Nadia Gray enaltece CarrosselNapolitano. "É o filme--orgulho de Itália. Uma obra extraordinária! E não pensem que digo isto pelo facto de figurar no elenco. O meu papel é, de resto, bem pequeno: apareço, logo de início, num sketch delicioso - e a minha intervenção acaba aí..."

"A artista fala de Casta Diva [filme realizado por Carmine Gallone] e dos Amores de Casanova [dirigido por Steno], que concluiu recentemente. Agora são os estúdios de Paris que a esperam. Vai terminar Les Femmes de Nuit [a fita de Bernard Borderie acabaria por se intitular Les Femmes s'en Balancent]. Há quem recorde, a propósito, La Vierge du Rhin [realizado por Gilles Grangier], que Nadia Gray interpretou ao lado de Jean Gabin e que vamos ver ainda esta época. E a vedeta de Carrossel Napolitano aproveita o ensejo para dizer da sua admiração pelo cinema francês, cujo esforço, paralelo ao do cinema italiano, tanto tem contribuído para o progresso da indústria [seria mais correcto dizer 'da arte']."

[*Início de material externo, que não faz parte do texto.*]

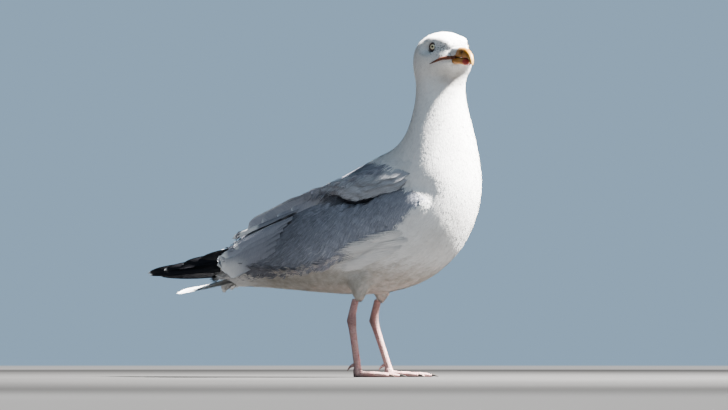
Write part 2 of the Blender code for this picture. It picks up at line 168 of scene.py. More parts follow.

"Ao fim da tarde", lê-se ao correr da notícia, "num avião da Alitalia, também chegou a Lisboa o realizador do filme Carrossel Napolitano. Ettore Giannini, antigo escritor e jornalista, homem de teatro e cinema, que tem repartido a sua vida no sonho de a realizar em arte."

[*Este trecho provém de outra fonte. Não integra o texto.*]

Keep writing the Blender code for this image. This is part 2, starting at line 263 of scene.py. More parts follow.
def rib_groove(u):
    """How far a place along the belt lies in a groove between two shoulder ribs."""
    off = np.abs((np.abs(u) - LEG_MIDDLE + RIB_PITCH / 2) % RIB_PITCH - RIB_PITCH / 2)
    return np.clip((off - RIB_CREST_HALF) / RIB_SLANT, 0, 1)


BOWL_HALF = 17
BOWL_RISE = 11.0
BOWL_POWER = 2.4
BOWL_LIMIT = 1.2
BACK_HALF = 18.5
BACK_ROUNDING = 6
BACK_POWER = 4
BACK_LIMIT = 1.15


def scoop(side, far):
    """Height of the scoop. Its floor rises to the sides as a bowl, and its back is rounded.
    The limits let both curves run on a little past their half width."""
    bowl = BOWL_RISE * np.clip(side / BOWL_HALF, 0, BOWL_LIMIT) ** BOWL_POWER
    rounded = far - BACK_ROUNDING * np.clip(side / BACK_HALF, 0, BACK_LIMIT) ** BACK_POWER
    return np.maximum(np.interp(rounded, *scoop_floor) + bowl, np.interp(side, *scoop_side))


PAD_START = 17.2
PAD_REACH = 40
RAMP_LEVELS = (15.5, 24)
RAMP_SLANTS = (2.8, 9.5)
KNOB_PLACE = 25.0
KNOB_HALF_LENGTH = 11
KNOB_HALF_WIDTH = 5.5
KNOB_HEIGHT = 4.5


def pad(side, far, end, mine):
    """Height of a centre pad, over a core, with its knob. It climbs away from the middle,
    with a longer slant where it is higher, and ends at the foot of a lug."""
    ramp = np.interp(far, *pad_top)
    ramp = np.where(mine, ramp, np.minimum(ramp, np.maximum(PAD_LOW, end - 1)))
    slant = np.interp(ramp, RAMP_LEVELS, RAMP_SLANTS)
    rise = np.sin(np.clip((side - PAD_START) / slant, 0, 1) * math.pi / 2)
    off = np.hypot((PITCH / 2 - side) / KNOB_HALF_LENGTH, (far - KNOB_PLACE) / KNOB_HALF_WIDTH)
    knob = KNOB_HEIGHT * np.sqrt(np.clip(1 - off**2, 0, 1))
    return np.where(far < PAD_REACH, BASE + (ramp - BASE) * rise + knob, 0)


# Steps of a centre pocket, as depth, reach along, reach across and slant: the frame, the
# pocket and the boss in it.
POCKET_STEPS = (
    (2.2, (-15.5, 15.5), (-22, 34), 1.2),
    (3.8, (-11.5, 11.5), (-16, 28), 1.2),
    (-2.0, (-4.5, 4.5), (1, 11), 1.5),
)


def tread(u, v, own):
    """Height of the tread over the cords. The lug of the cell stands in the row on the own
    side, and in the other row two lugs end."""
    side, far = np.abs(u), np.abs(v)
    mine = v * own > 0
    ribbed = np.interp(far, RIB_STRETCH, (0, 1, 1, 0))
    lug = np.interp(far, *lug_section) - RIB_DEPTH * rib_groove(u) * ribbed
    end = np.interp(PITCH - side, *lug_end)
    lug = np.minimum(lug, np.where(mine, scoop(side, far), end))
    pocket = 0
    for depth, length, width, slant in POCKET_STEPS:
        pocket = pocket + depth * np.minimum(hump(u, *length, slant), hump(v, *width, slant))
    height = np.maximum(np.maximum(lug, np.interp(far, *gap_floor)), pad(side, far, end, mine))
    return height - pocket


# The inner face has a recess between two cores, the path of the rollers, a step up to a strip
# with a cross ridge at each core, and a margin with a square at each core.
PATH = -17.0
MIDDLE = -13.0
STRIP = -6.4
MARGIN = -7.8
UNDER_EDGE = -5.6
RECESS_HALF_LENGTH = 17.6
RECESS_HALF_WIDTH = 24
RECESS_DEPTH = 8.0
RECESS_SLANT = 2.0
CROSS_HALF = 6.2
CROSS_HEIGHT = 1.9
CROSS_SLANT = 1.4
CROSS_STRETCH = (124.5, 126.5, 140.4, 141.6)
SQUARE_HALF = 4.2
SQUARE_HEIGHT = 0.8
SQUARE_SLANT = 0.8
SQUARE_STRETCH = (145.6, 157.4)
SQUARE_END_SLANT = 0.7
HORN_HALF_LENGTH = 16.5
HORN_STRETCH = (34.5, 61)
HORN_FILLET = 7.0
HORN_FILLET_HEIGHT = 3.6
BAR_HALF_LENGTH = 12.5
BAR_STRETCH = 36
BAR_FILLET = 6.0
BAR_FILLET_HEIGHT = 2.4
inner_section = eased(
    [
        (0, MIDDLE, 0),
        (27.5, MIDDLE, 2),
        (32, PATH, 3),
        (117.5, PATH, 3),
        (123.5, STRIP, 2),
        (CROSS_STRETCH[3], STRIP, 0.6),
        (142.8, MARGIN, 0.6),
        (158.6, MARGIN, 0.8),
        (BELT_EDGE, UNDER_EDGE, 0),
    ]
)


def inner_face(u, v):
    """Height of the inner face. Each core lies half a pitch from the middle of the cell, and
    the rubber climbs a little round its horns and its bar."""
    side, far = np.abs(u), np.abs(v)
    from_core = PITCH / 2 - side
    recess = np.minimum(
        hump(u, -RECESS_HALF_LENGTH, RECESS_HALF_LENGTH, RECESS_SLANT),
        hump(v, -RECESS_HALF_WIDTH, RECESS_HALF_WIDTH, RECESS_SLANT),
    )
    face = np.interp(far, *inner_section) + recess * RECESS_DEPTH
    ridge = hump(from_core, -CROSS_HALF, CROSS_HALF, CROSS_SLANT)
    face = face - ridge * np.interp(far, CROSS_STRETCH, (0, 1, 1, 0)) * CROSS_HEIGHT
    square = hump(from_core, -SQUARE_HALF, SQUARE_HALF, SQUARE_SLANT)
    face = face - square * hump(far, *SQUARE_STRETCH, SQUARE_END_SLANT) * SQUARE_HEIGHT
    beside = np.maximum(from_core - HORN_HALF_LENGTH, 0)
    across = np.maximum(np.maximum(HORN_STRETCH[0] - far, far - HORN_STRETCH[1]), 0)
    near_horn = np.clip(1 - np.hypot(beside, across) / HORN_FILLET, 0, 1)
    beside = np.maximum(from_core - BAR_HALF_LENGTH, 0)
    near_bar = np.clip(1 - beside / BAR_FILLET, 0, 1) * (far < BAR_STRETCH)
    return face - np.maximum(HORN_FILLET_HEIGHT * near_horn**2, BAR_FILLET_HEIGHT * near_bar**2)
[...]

"Interrogado pelos jornalistas sobre o filme Carrossel Napolitano [Ettore Giannini] respondeu que o considerava o melhor da sua carreira de realizador [dirigiu poucos filmes], tendo palavras de grande elogio para os intérpretes."

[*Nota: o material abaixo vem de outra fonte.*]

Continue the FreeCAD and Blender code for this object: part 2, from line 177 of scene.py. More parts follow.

E, sobre o actual cinema do seu país, Giannini discorria: "O cinema italiano teve o seu momento afortunado com o neo-realismo - uma fórmula que tinha e tem o direito à existência, depois dos graves momentos da humanidade, com as suas guerras, convulsões políticas e sociais, dramas humanos, incertezas e angústias... Mas, depois, surge a necessidade de uma visão renovada, uma visão mais leal, mais fresca da vida do homem..." Dois anos depois, Federico Fellini filmava Noites de Cabiria e Michelangelo Antonioni rodava O Grito.